Author: A. C. Gaughen
Publisher: Walker Childrens
Release Date: 14 Feb, 2012
Description: From Goodreads
Buy: From Amazon UK
A. C. Gaughen debuts with a historical re-telling of the renowned legend of Robin Hood - a legend of thievery, injustice, and the eminent bow and arrow that so many of us are familiar with in some form or another. What readers probably won’t be familiar with is the astonishing idea that Will Scarlet, a prominent member of Robin Hood’s band of Merry Men, is, in actual fact, a girl. Scarlet, this brilliantly clever idea of a story, turns the customary concepts of this English folklore on it its head. And it does so in the most entertaining and inventive of ways.
When I first stumbled across this book, I was instantly intrigued by the concept of a fearless girl banding with the ‘men’ (or boys, in this case). Who doesn’t enjoy reading about a kick-ass heroine? And kick-ass she was. Will Scarlet - Scar to Robin and the boys (Little John and Much the Miller’s Son) - is everything I was expecting her to be and so much more. She is impulsive, brave, and tough as bones, with her feminine locks locked away behind her boyish cap and a significant scar lining her face. From the very first page where her unique ‘voice’ makes itself heard, I knew me and Scarlet were going to get along just fine. As far as main characters go, she is hardly a model of excellence, and I say that as a good thing. She is so wonderfully and refreshingly flawed, that her rough edges do, in a sense I guess, make her perfect.
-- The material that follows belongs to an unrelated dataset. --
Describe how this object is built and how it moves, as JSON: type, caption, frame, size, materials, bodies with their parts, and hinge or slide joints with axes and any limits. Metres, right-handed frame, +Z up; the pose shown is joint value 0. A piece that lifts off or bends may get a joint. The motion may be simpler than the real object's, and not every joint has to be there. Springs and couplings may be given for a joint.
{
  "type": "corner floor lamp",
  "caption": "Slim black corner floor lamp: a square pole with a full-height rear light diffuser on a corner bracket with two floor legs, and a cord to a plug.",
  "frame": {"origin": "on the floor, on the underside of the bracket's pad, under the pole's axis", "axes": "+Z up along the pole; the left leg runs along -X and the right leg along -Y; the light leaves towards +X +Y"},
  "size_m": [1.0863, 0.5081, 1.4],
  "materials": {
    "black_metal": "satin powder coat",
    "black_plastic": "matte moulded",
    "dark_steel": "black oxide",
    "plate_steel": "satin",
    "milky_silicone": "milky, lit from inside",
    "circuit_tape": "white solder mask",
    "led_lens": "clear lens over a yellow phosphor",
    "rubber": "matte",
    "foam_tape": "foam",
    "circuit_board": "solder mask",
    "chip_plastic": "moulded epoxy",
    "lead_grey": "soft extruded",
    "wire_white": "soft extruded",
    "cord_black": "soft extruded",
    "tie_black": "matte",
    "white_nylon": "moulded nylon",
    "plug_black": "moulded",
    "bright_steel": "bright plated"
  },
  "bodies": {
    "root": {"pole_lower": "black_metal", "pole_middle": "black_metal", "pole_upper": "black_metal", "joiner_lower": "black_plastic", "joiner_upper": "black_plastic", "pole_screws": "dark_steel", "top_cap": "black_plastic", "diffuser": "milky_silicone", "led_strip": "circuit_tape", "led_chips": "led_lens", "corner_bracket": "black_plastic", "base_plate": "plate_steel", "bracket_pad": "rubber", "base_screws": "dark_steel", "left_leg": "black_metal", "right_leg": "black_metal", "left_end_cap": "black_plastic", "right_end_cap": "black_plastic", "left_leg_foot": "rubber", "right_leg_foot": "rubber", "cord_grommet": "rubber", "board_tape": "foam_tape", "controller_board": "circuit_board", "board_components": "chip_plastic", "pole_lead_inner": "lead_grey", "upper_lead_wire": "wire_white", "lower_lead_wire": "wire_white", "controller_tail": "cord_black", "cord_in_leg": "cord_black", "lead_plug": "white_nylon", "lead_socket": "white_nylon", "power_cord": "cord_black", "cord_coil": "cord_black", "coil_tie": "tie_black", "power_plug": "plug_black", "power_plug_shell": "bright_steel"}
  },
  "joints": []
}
And Scarlet is hardly the only character who struck a chord with me. Robin - the legendary Robin of Locksley, the so-called Earl of Huntington – whatever you want to call him – is, without a doubt, a brilliantly crafted character. A. C. Gaughen impresses me with her character-building skills as she delivers, not one, not even two, but several layered and appreciable characters. Robin is one that stands out significantly in this story. Like Scarlet, he is cut rough and left to bloom, with all his flaws adding to his character and not taking anything away. He is exactly how all Robin Hoods in every play, show, movie or book should be portrayed. There, I’ve said it – A. C. Gaughen’s Robin Hood is the Robin Hood.
It’s obvious that the characters in this book are most certainly my favorite aspect. Apart from Guy of Gisbourne – who wasn’t ‘baddie’ enough for me – they are all wonderfully entertaining to read about. By the time I was pretty much most of the way through the book, I realised the characters were nearly the only reason I was still continuing to turn the pages. That’s not necessarily a bad thing – for some books. For a book like Scarlet, however, I was expecting a gripping and action-packed plot. There was a notable presence of action in this book, most of which I enjoyed reading, but I felt the overall story line was lacking in substance. It almost felt to me that the author re-created these old characters but hadn’t quite built the story necessary to do something with them. I did mention while I was reading this book, that the plot was terrible – it’s not terrible (and quite a few readers will find it more than entertaining, I’m sure) but it just didn’t impress me enough to have me interested in actually what was happening as opposed to just the characters.
Having said all that, the lack of a remarkable plot doesn’t completely ruin the reading experience. I know I still thoroughly enjoyed most of the book and would be happy to visit it again or read more of Scarlet’s story. Overall, A. C. Gaughen gets a round of applause from me for plucking perhaps the most iconic tale from English history and moulding it into her own. If this is a stand-alone book, I will be contacting the author and forcing her to write another. Because frankly, who can get enough of Robin Hood?